Triste de constater qu'il y a tellement de gens pour condamner l'amour. Celui qui ne se satisfait pas des normes. Celui qui refuse d'être étiqueté.
Je persiste à dire que toute forme d'amour est respectable, tant qu'elle ne se nourrit d'aucune contrainte.
Ce qui m'agace surtout, c'est que tout le monde approuvera sans problème l'idée théorique selon laquelle les libertaires défendent le droit à l'amour sans restriction d'âge ni de sexe. C'est une « belle idée » que, présentée de la sorte, personne ne conteste. Mais dès qu'on cherche à l'appliquer vraiment, d'une façon qui n'est pas encore entrée dans les moeurs, c'est une autre histoire !
Les réactions suscitées par les propos de Guillon sont pour une grande part du même ordre que l'hostilité dont l'homosexualité a été, et est toujours, l'objet.
On utilise la fragilité de l'enfant pour réprimer des pratiques qui semblent étranges et qui mettent mal à l'aise, quand la plupart des adultes n'hésitent pas à nier sa sensibilité lorsqu'il s'agit de préserver leur petit confort. Il suffit de songer aux bébés qu'on refuse de nourrir en-dehors des heures fixées par les parents, qu'on laisse pleurer sans prendre leur souffrance au sérieux, aux difficultés que rencontrent les mères qui veulent allaiter leur enfant, puis plus tard aux contraintes imposées par le système scolaire. On ne cesse d'imposer aux enfants d'inutiles règles qui nuisent à leur bien-être. Et dès qu'il s'agit de plaisir, on se souvient tout-à-coup que ce sont des enfants, et qu'il faut leur accorder de l'attention.

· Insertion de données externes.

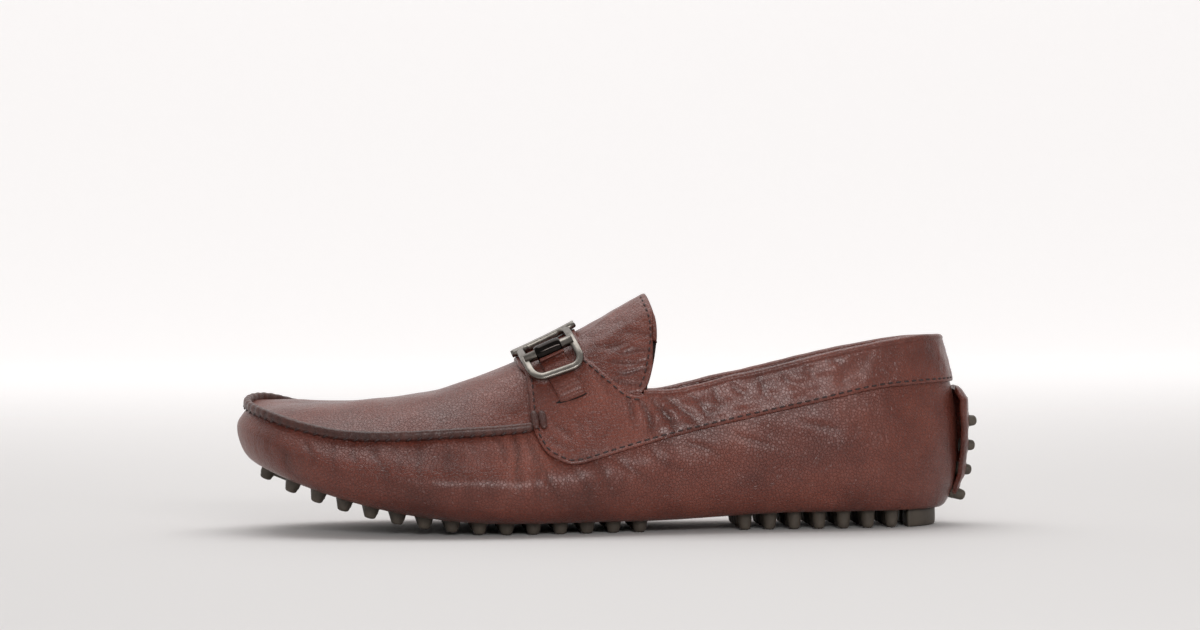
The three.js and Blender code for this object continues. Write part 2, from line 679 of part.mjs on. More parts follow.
// A frame on the instep: x along the shoe, y up its side, z away from it.
function seat(side) {
  const station = side === OUTER ? OUTER_RING_STATION : -INNER_RING_STATION;
  const at = (ds, dt) => skinPoint(station + ds, TOP, RING_SEAT + dt);
  const lengthwise = at(0.02, 0).sub(at(-0.02, 0)).normalize();
  const outward = lengthwise.clone().cross(at(0, 0.02).sub(at(0, -0.02))).normalize();
  const upward = outward.clone().cross(lengthwise);
  return new THREE.Matrix4().makeBasis(lengthwise, upward, outward).setPosition(at(0, 0));
}

function ringShape(length, drop, r) {
  const [x, y] = [length / 2 - r, drop / 2 - r];
  const outline = new THREE.Shape();
  outline.moveTo(-x, -y - r);
  outline.absarc(x, -y, r, -Math.PI / 2, 0);
  outline.absarc(x, y, r, 0, Math.PI / 2);
  outline.absarc(-x, y, r, Math.PI / 2, Math.PI);
  outline.absarc(-x, -y, r, Math.PI, Math.PI * 1.5);
  return outline;
}

// How far the metal's inner face stands off the upper: close on the ridge, over the straps below.
const metalLift = (place) =>
  GAP + OVERLAY + METAL_CLEAR +
  (GAP + STRAP) * THREE.MathUtils.smoothstep(Math.abs(place.y), ball(0.08), ball(0.22));

// The outline of one side's ring with its longer upper bar, as a block through the metal.
function ringBlock(side) {
  const outline = ringShape(RING_LENGTH, RING_DROP, RING_CORNER);
  const bars = 2 * RING_BAR;
  outline.holes.push(ringShape(RING_LENGTH - bars, RING_DROP - bars, RING_CORNER - RING_BAR));
  const depth = RING_DROP;
  const options = { depth, bevelEnabled: false, curveSegments: 4 };
  const flat = new THREE.ExtrudeGeometry(outline, options).translate(0, 0, -depth / 3);
  const bar = new THREE.BoxGeometry(TOP_BAR_LENGTH, RING_BAR, depth);
  bar.translate(0, TOP_BAR, depth / 6);
  return union([flat, bar].map((block) => solidOf(block.applyMatrix4(seat(side)))));
}

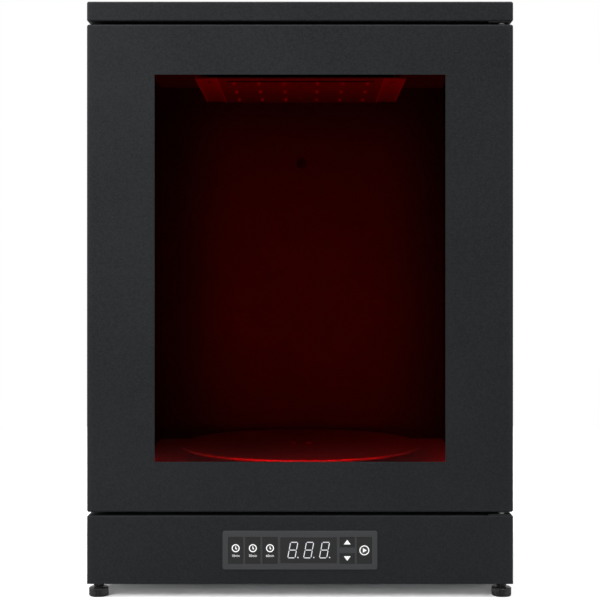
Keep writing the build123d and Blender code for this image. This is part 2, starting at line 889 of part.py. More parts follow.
# Side lamps: one aluminium bar in each front corner of the chamber.
bar_depth = 12.0
bar_width = 32.0
bar_setback = 20.0
bar_bottom = floor_top + 35.0
bar_top = ceiling - 40.0
bar_front = frame_rear + bar_setback
bar_groove = 3.0
bar_emitters = 10
with BuildPart() as side_led_bars:
    for side in (-1, 1):
        bar_y = (bar_front, bar_front + bar_width)
        block(mirrored(chamber_half - bar_depth, chamber_half, side), bar_y, (bar_bottom, bar_top))
        block(
            mirrored(chamber_half - bar_depth, chamber_half - bar_depth + bar_groove, side),
            (bar_front + 3.0, bar_front + bar_width - 3.0),
            (bar_bottom + 3.0, bar_top - 3.0),
            Mode.SUBTRACT,
        )
write(side_led_bars.part, "side_led_bars")

with BuildPart() as side_led_emitters:
    bar_pitch = (bar_top - bar_bottom) / bar_emitters
    bar_middle = bar_front + bar_width / 2
    for side in (-1, 1):
        face = side * (chamber_half - bar_depth + bar_groove)
        spots = [(face, bar_middle, bar_bottom + (i + 0.5) * bar_pitch) for i in range(bar_emitters)]
        with Locations(spots):
            add(emitter.part, rotation=(0, -90 * side, 0))
write(side_led_emitters.part, "side_led_emitters")

# ================================================================ turntable and its drive
table_radius = 165.0
table_thickness = 3.0
table_rise = 18.5  # floor to the table's top
table_top = floor_top + table_rise
table_bottom = table_top - table_thickness
hub_radius = 20.0
hub_height = 5.0
boss_radius = 15.2
flange_radius = 36.0
flange_height = 2.5
flange_screw_circle = 31.0
boss_top = table_bottom - hub_height - 1.0
table_screw_offset = 10.7
with BuildPart() as turntable_plate:
    rod((0, 0), table_radius, (table_bottom, table_top))
    chamfer(turntable_plate.faces().sort_by(Axis.Z)[-1].edges(), 0.6)
    for x in both(table_screw_offset):
        rod((x, 0), 2.2, (table_bottom, table_top), Mode.SUBTRACT)
write(turntable_plate.part, "turntable_plate")

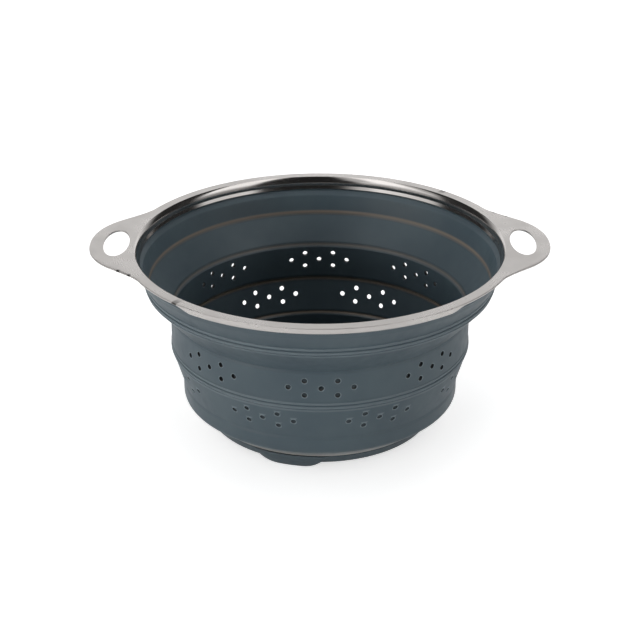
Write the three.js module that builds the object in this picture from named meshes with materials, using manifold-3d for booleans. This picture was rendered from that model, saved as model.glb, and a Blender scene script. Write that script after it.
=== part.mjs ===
// Collapsible colander: a steel rim with two loop handles, a silicone wall of stiff bands and folding webs,
// and a perforated base on three feet.
// Millimetres, +Z up, the origin on the table under the middle of the base.
import * as THREE from "three";
import { mergeVertices } from "three/addons/utils/BufferGeometryUtils.js";
import Module from "manifold-3d";

const wasm = await Module();
wasm.setup();

// How finely round shapes are cut
const AROUND = 64;
const HOLE_SIDES = 8;
const HANDLE_STEPS = 5;
const FINGER_HOLE_SIDES = 20;
const FOOT_STEPS = 4;

// Gaps and cuts
const SEAT_GAP = 0.3; // between two pieces that seat on each other
const OVERRUN = 3; // how far a cutter runs past what it cuts

// Heights, stacked from the table up
const FOOT_DROP = 3.4; // the feet stand this far below the base plate
const PLATE_HEIGHT = 5.6;
const BASE_SLOPE_HEIGHT = 10.3;
const BASE_BAND_HEIGHT = 10.1;
const LOWER_WEB_DROP = 23.3;
const MIDDLE_BAND_HEIGHT = 25.5;
const UPPER_WEB_DROP = 18.1;
const TOP_BAND_DEPTH = 23.4; // from the upper fold to the top of the rim

// Silicone wall
const TOP_BAND_RADIUS = 110.2; // outside, at its fold
const MIDDLE_RADIUS = 95.2;
const BASE_RADIUS = 88.7;
const BAND_WALL = 2.4;
const WEB_WALL = 1.4;
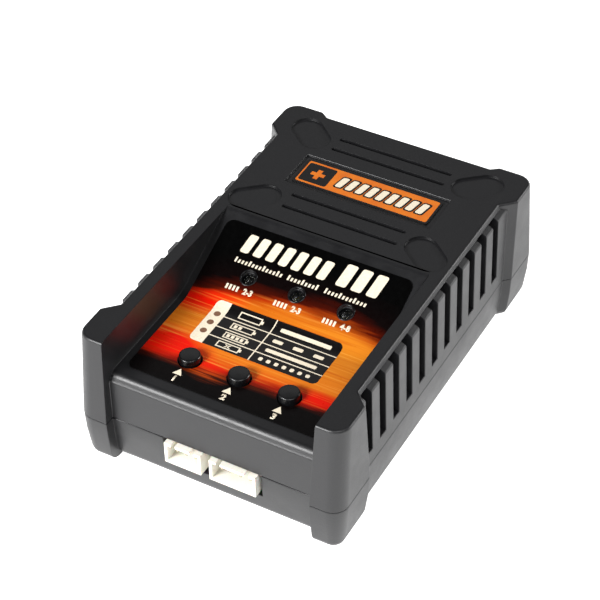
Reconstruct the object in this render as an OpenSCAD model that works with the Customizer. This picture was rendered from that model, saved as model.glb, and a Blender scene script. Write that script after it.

C'est vrai, trop souvent des gens abusent de leur pouvoir sur d'autres moins expérimentés, ou moins sûrs d'eux. Trop souvent aussi des hommes considèrent des femmes comme des objets, ou simplement manquent d'égards.
Mais l'amour n'est pas ça, et l'image qu'on en donne aux enfants contribue bien plutôt à le dissimuler.